Turning pro shortly before his discharge, Roach was named The Ring Magazine’s Rookie of the Year for 1947. He went on to have 33 professional fights, losing just 5, before his final bout against George Small in 1950 at New York City’s St. Nicholas Arena. Roach fought in more 130 bouts throughout his lifetime, beginning in 1938 with his first amateur fight in Memphis, Texas. His overall amateur record was at least 100 victories against five losses.
Sikes notes that while Roach was a top contender for the world championship, he was universally respected as the sport’s top gentleman, rejecting its darker side including hard drinking, womanizing and underworld influences. Instead, Roach used his earning to support his parents and siblings back home while avoiding outside influences to maintain his fight-ready conditioning. Roach was both confident and unassuming, but never arrogant. His ultimate goal was to return to Plainview to raise a family and become a rancher, a dream denied by his untimely death.

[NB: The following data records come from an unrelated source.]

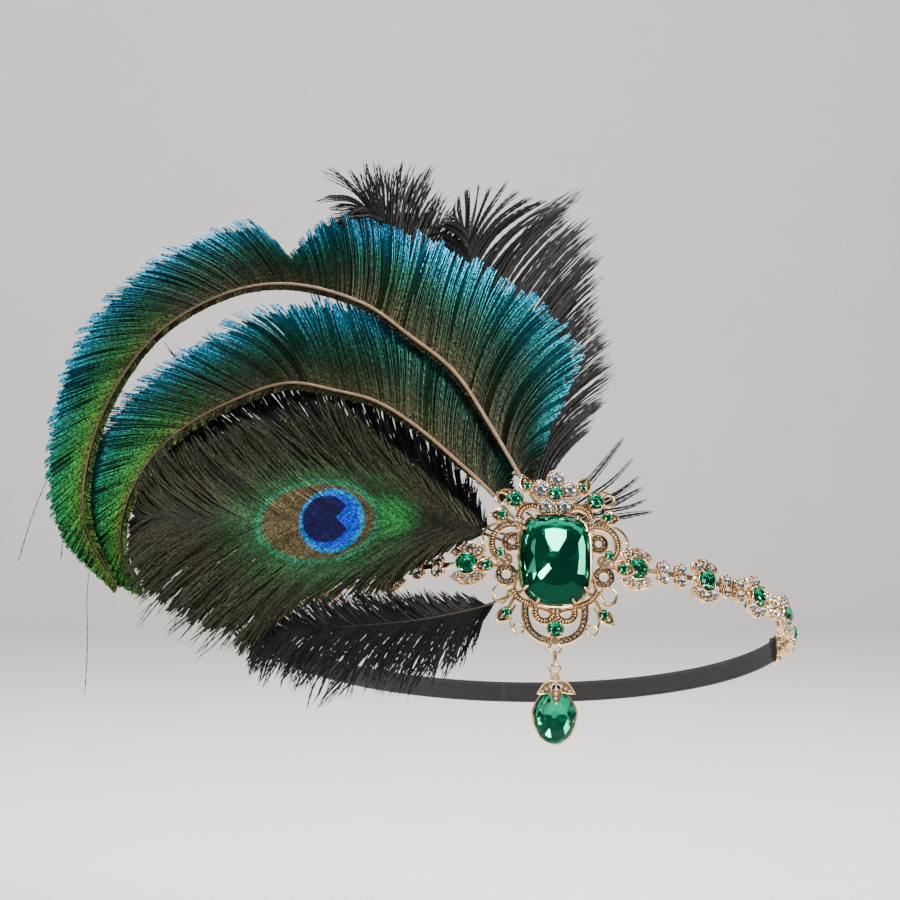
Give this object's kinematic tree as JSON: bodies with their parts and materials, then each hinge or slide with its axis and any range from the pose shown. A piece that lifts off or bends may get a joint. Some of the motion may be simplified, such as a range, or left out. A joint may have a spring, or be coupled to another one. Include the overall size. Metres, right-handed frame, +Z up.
{
  "type": "flapper feather headband",
  "caption": "Flapper headband: jewelled brooch with a hanging drop and a fan of feathers, on a rhinestone chain closed by an elastic band",
  "frame": {"origin": "middle of the loop that goes round the head, where the head sits", "axes": "+Z up as worn, -Y towards the front of the wearer and the face of the brooch, +X to the right as seen from the front, along the longest extent; the loop's plane is tilted 19 degrees, front edge raised"},
  "size_m": [0.2589, 0.1941, 0.1926],
  "materials": {
    "gold": "polished champagne gold plating, bright on the high beads and darker in the recesses",
    "emerald": "deep green foil-backed cut glass",
    "crystal": "clear foil-backed cut glass",
    "elastic": "woven black elastic",
    "sword_feather": "iridescent feather barbs, blue at the tips, green below them and dark at the quill",
    "eye_feather": "olive and bronze feather barbs round a blue eye",
    "plume": "soft black plume with silvery glints"
  },
  "bodies": {
    "headband": {"brooch_frame": "gold", "main_stone": "emerald", "stone_flower_top": "crystal", "stone_flower_right": "crystal", "stone_flower_low_right": "crystal", "stone_flower_low_left": "crystal", "stone_flower_left": "crystal", "stone_flower_middle": "emerald", "stone_corner_right": "emerald", "stone_corner_left": "emerald", "stone_tail": "emerald", "chain_right": "gold", "chain_left": "gold", "elastic_band": "elastic", "sword_feather_outer": "sword_feather", "sword_feather_inner": "sword_feather", "eye_feather": "eye_feather", "plume_right": "plume", "plume_top": "plume", "plume_back": "plume", "plume_low": "plume"},
    "link": {"drop_link": "gold"},
    "drop": {"drop_setting": "gold", "drop_stone": "emerald"}
  },
  "joints": [
    {"name": "link_swing", "type": "hinge", "parent": "headband", "child": "link", "pos_m": [0.0001, -0.10132, 0.00281], "axis": [1, 0, 0], "range_deg": [-60, 30]},
    {"name": "drop_swing", "type": "hinge", "parent": "link", "child": "drop", "pos_m": [0.0001, -0.10132, -0.00124], "axis": [0, 1, 0], "range_deg": [-30, 30]}
  ]
}
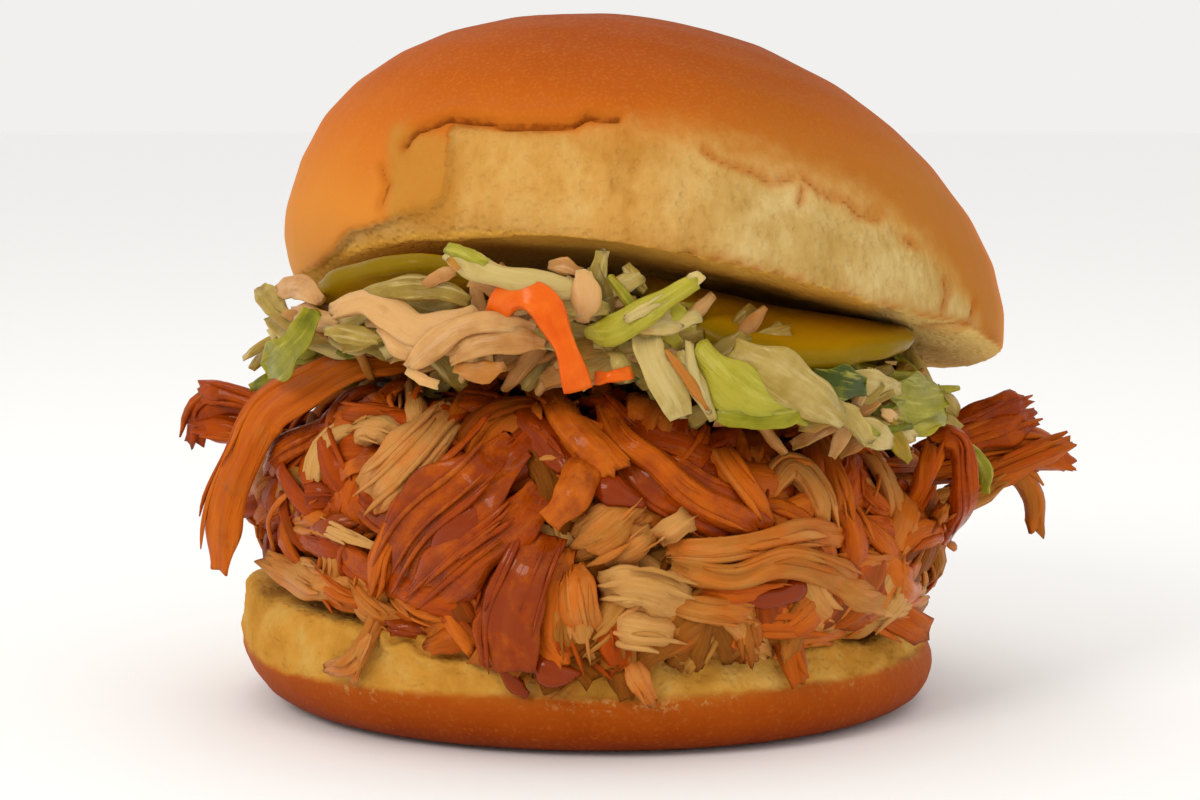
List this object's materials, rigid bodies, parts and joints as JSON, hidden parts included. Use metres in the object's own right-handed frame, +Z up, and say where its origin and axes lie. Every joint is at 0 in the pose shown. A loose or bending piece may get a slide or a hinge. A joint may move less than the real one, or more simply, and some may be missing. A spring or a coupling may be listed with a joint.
{
  "type": "pulled pork sandwich",
  "caption": "Round soft bun split and filled with a wide heap of sauced pulled pork, cabbage slaw, carrot and pickle slices, its upper half leaning back.",
  "frame": {"origin": "middle of the flat base of the lower bun half, on the surface that it stands on", "axes": "+Z up, +X to the right across the sandwich, -Y the side that faces the viewer"},
  "size_m": [0.1383, 0.1176, 0.104],
  "materials": {
    "crust": "baked crust, orange-brown, soft satin, with pale torn crumb at the front",
    "pork": "shredded meat, tan to amber, wet with red-brown sauce",
    "cabbage": "shredded cabbage, cream to light green, moist",
    "carrot": "raw carrot, bright orange, moist",
    "pickle": "pickled cucumber, dark olive green, wet and slightly translucent"
  },
  "bodies": {
    "root": {"bun_heel": "crust", "bun_crown": "crust", "pulled_pork": "pork", "cabbage_slaw": "cabbage", "carrot_strip": "carrot", "pickle_left": "pickle", "pickle_right": "pickle"}
  },
  "joints": []
}
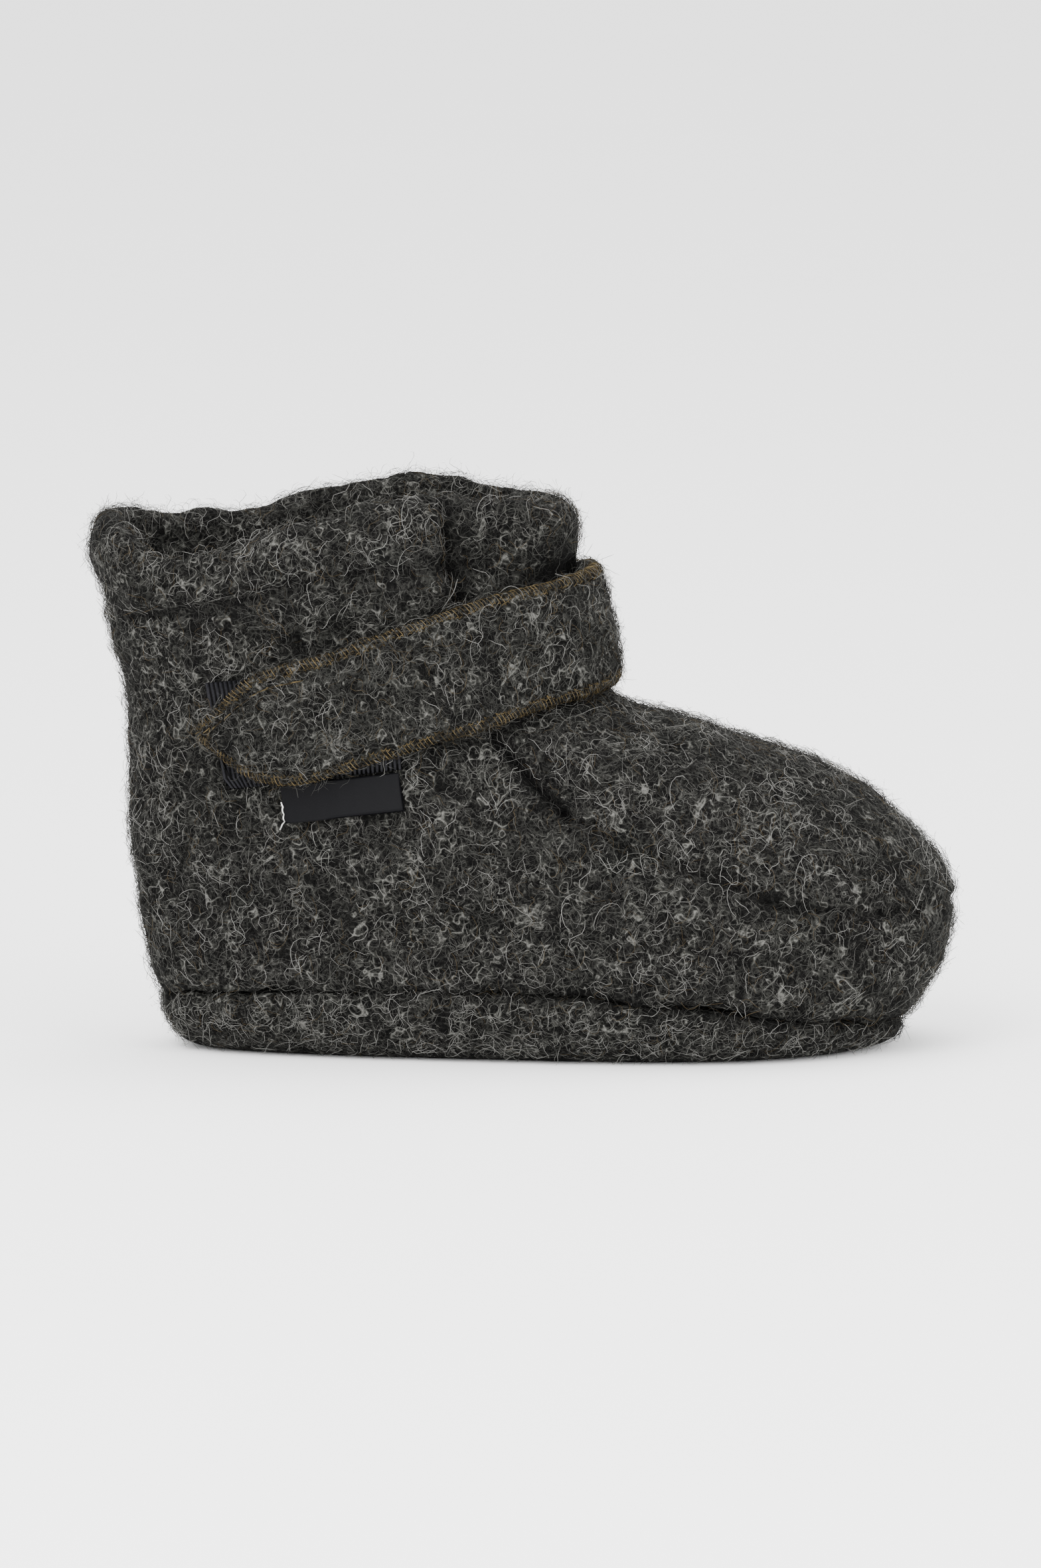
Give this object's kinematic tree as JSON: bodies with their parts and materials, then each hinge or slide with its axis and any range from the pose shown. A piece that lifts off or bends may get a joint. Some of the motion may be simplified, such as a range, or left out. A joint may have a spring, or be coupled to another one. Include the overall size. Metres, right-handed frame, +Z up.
{
  "type": "slipper bootie",
  "caption": "Child's ankle-high slipper bootie in thick boiled wool, with a wrapped hook-and-loop strap, a soft cupped sole and an open collar.",
  "frame": {"origin": "on the floor plane, under the middle of the bounding box", "axes": "+X towards the toe, +Y towards the wearer's left, which is the inner side of this right shoe, +Z up"},
  "size_m": [0.1428, 0.0604, 0.0928],
  "materials": {
    "sole_wool": "fuzzy charcoal melange boiled wool",
    "upper_wool": "fuzzy charcoal melange boiled wool",
    "tongue_wool": "fuzzy charcoal melange boiled wool",
    "strap_wool": "fuzzy charcoal melange boiled wool",
    "patch_tape": "ribbed black hook-and-loop tape",
    "label_satin": "dark woven satin"
  },
  "bodies": {
    "root": {"sole": "sole_wool", "upper": "upper_wool", "tongue": "tongue_wool", "strap": "strap_wool", "fastening_patch": "patch_tape", "side_label": "label_satin"}
  },
  "joints": []
}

In researching Roach’s story, Sikes uncovered information that his widow didn’t even know, such as the origin of a bracelet embossed with the Marine emblem -- one of his most prized possessions. Sikes determined that it was given to the boxer by actor John Wayne, who judged some of Roach’s matches during a military tournament. Wayne was on base to film “The Flying Leathernecks,” and presented the token to Roach for winning the tournament.
“This book details every aspect of his life,” Evelyn Roach Trice wrote for the book’s dustcover, “not only his fame as a boxer, but more importantly the essence of who he was as a person. Through it I learned things about LaVern that I never know before. This story is a glowing testimonial to his life.”
C.R. “Choc” Hutcheson, a friend and former Lubbock Avalanche-Journal sportswriter, adds, “LaVern’s story epitomizes dedication, discipline and devotion as it moves from his youth in hardscrabble Great Depression days, through life-changing World War II, to national acclaim as Gold Gloves champion and professional boxing standout.”
“This is a story that needs to be told,” Sikes said before presenting a book to the Plainview Lions Club which sponsors the LaVern Roach Award. “He was truly someone special. Ultimately, I would like to see him in both the Panhandle Sports Hall of Fame and Texas Sports Hall of Fame.”
Sikes graduated from Texas Tech and earned a master’s degree from Wayland. He is scheduled to present his book at the Cowboy Symposium at Texas Tech in September and the Texas Book Festival in Austin in December.